Эта идеализация и поэтизация простолюдина коренится у Толстого в его общем демократизме, который, в свою очередь, как раз потому отличается у него такою незыблемой, захватывающей стихийной силой, что имеет под собою необщественную, не гуманистическую, а натуралистическую основу. Сама природа – демократка. Так смотрит на нее Толстой, и это только усиливает в его глазах ее красоту, и он так любит и любовно воспроизводит ее живой пейзаж – неизмеримо лучше, чем прославленный в этом отношении Тургенев, и он живописует не только природу явную, но и ее «ночные, чуть слышные движения, которые невозможно понять, ни определить». Природа у него – рабочая, работница, существо не слов, а дела; оттого, между прочим, хотя и значительную роль в его книгах играет хозяйство, но хозяйственность у него не оскорбительна, и его помещики не похожи на гоголевских: Левин не только не Чичиков, самозваный «херсонский помещик», но и не Костанжогло, и герои Толстого, хозяйничая, осуществляют некую мировую миссию, исполняют обязанности к земле, приобщаются все к той же древней труженице-природе. Дух работы вообще, тяжелое дыхание труда проникает его страницы, и слышится на них святая усталость крестьянской рабочей страды. Аристократ, но демократ из демократов, первый из рабочих, Толстой всегда помнит, что природа ждет от нас великого напряжения, и он не жалуется на это, хотя и, по глубокой мысли его, наше проклятие, наша кара за грехопадение, состоит не только в том, что мы обречены на труд, что в поте лица должны мы снискивать хлеб свой, но и в том главное, что «по нравственным свойствам своим мы не можем быть праздны и спокойны»: тайный голос всегда упрекает нас за праздность.

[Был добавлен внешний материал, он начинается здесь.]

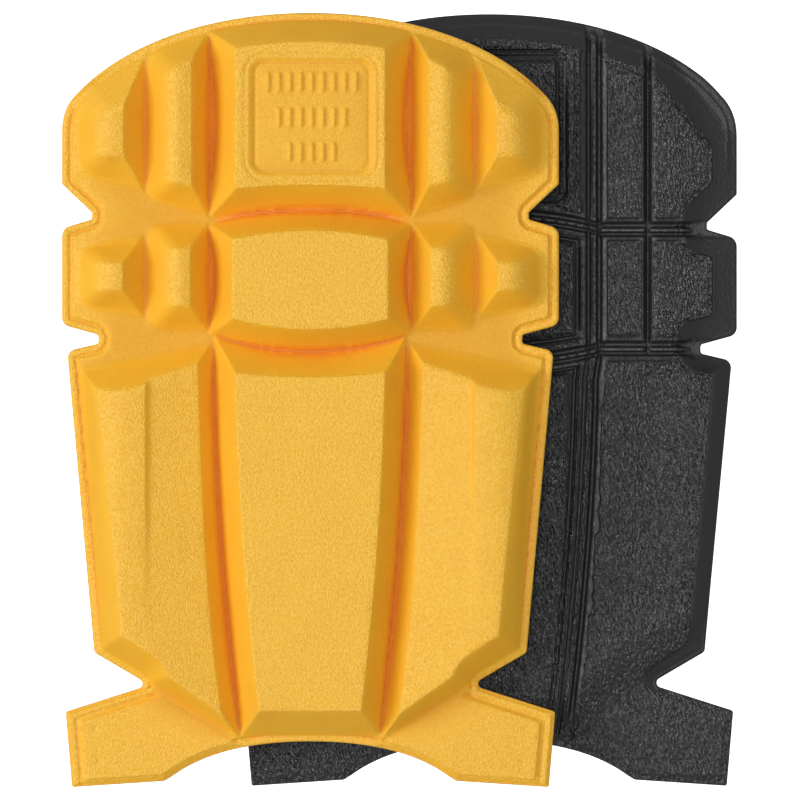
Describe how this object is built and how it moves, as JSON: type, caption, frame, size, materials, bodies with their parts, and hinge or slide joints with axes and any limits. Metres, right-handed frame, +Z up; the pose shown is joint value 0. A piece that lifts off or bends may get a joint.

Природа, простая природа, объект нашего жизненного дела, – вот что является путеводной звездою Толстого. Он чувствует по ней, по этой родине, ту жгучую тоску, которая фатально посещает человечество на самом пышном и изысканном пире его культуры и зовет его к давно покинутой святыне естества. Для Толстого, чем ближе мы к первоистокам природы, к «великим матерям» Фауста, к стихийной бессознательности, тем больше в нас мудрости. Отсюда – все его призывы к опрощению, все его недоверие к плодам просвещения и цивилизации; отсюда – простота и правда его созданий. Толстой – это Адам, до того как он вкусил от древа познания. Ключарь природы, страж естества, вещий кудесник земли, он помнит первое утро Божьих дней. Он нерасторжимо и непосредственно связан с той первозданностью, которую мы, люди, уже застали и зазнали. Житель догородского мира, ровесник природы, древней деревни, Толстой, точно минуя промежутки, историю, вырос прямо из первобытного и безо всяких посредников, поверх многовековой культуры человечества, смотрит прямо в глаза космической изначальности, своей предвечной матери. Для мирового старика, для земного первопоселенца, современника Богу, может ли всякое просвещение и образованность и сознание не быть чем-то вторичным и второстепенным, чем-то ненастоящим и ненадежным? Толстой верит только тому, что – первое. Так его народничество стихийно, так восходит оно к первым дням творения. Не просто деревенский быт интересует его, а сказывающееся лучше всего именно в этом быте бытие. Деревня – категория мировая. Люди – крестьяне. И потому его ухо любит крестьянскую речь, и потому его глаза любуются зрелищем деревни.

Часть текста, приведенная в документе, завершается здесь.